[START OF RECORDS TO PROCESS]
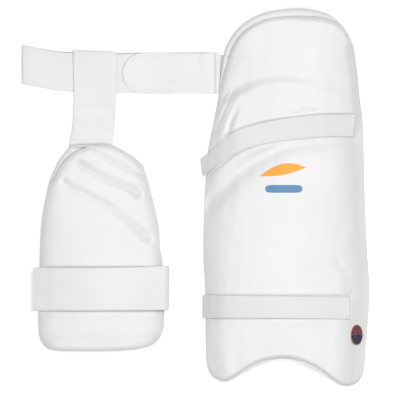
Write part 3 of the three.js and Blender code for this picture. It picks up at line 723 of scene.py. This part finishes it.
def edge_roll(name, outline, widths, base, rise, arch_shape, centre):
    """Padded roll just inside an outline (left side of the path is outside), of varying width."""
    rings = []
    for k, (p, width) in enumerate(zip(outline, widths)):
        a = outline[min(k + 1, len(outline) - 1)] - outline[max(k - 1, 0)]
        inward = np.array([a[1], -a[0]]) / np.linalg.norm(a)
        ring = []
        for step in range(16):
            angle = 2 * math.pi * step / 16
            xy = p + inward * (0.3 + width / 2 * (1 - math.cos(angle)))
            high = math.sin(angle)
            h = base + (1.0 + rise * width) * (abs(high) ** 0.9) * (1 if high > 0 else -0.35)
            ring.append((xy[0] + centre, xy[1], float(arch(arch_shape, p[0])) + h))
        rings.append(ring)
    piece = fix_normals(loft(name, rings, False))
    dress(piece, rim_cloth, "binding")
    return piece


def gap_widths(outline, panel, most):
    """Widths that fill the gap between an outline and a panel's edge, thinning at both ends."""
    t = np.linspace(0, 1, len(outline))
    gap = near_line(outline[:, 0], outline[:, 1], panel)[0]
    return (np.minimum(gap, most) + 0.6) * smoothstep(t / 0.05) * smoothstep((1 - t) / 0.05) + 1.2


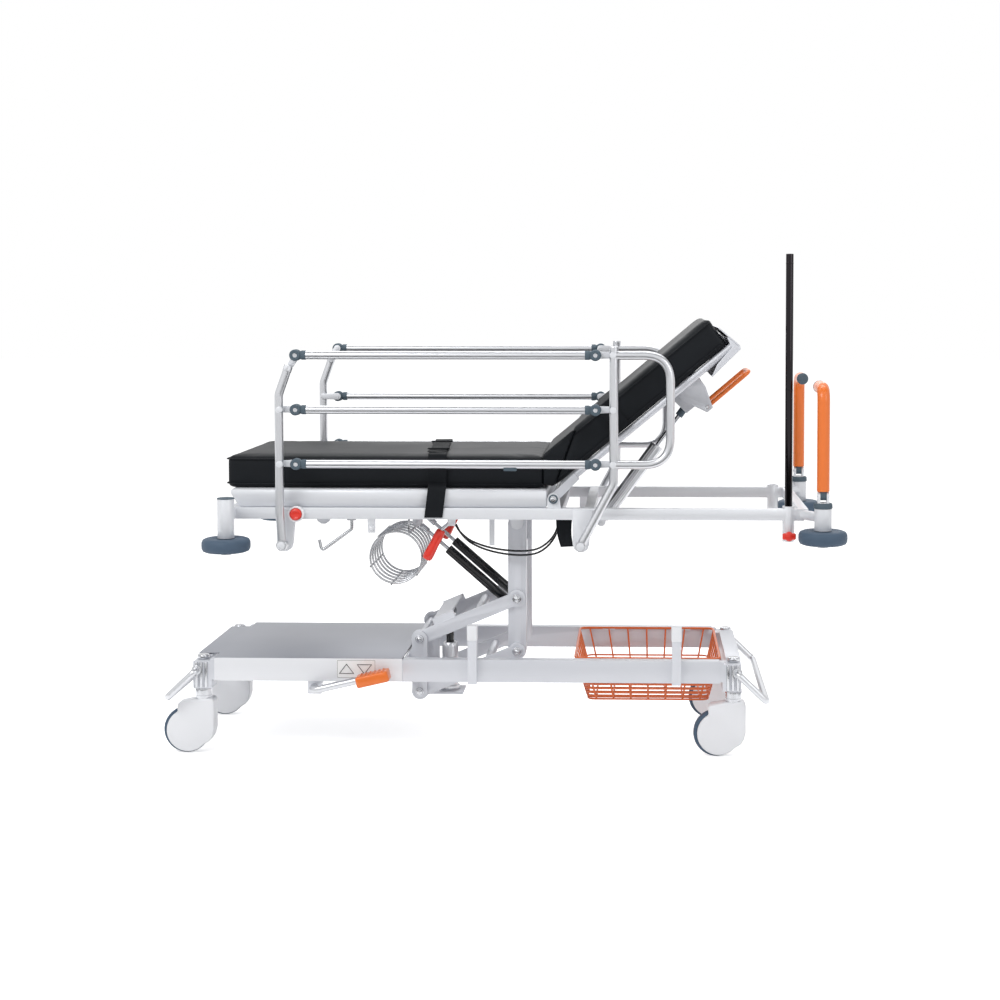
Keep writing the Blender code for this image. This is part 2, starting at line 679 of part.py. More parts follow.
[END OF RECORDS TO PROCESS]
# WORK REQUIRED
Copy out all of the lines above exactly.

# OUTPUT FOR THIS TASK
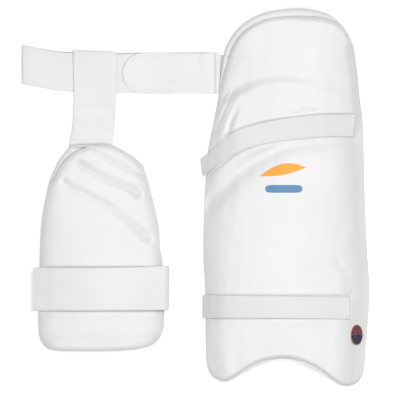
Write part 3 of the three.js and Blender code for this picture. It picks up at line 723 of scene.py. This part finishes it.
def edge_roll(name, outline, widths, base, rise, arch_shape, centre):
    """Padded roll just inside an outline (left side of the path is outside), of varying width."""
    rings = []
    for k, (p, width) in enumerate(zip(outline, widths)):
        a = outline[min(k + 1, len(outline) - 1)] - outline[max(k - 1, 0)]
        inward = np.array([a[1], -a[0]]) / np.linalg.norm(a)
        ring = []
        for step in range(16):
            angle = 2 * math.pi * step / 16
            xy = p + inward * (0.3 + width / 2 * (1 - math.cos(angle)))
            high = math.sin(angle)
            h = base + (1.0 + rise * width) * (abs(high) ** 0.9) * (1 if high > 0 else -0.35)
            ring.append((xy[0] + centre, xy[1], float(arch(arch_shape, p[0])) + h))
        rings.append(ring)
    piece = fix_normals(loft(name, rings, False))
    dress(piece, rim_cloth, "binding")
    return piece


def gap_widths(outline, panel, most):
    """Widths that fill the gap between an outline and a panel's edge, thinning at both ends."""
    t = np.linspace(0, 1, len(outline))
    gap = near_line(outline[:, 0], outline[:, 1], panel)[0]
    return (np.minimum(gap, most) + 0.6) * smoothstep(t / 0.05) * smoothstep((1 - t) / 0.05) + 1.2


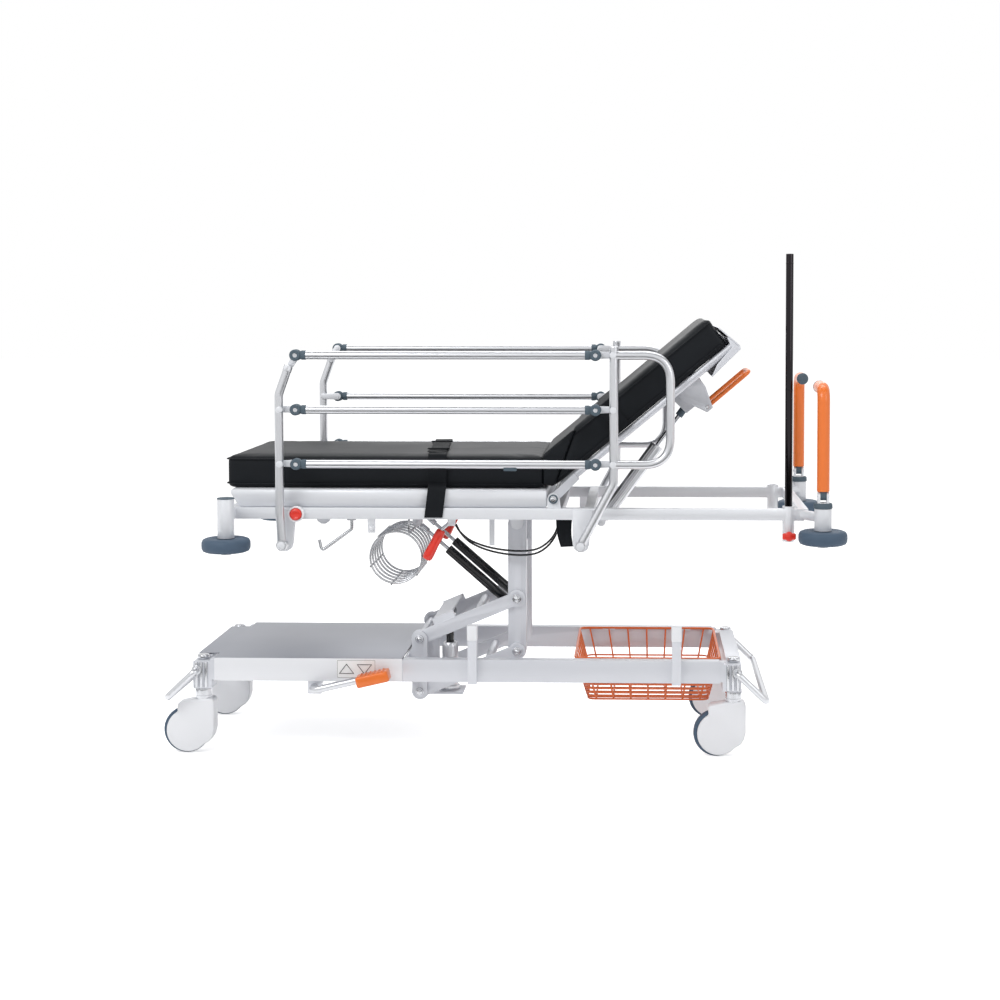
Keep writing the Blender code for this image. This is part 2, starting at line 679 of part.py. More parts follow.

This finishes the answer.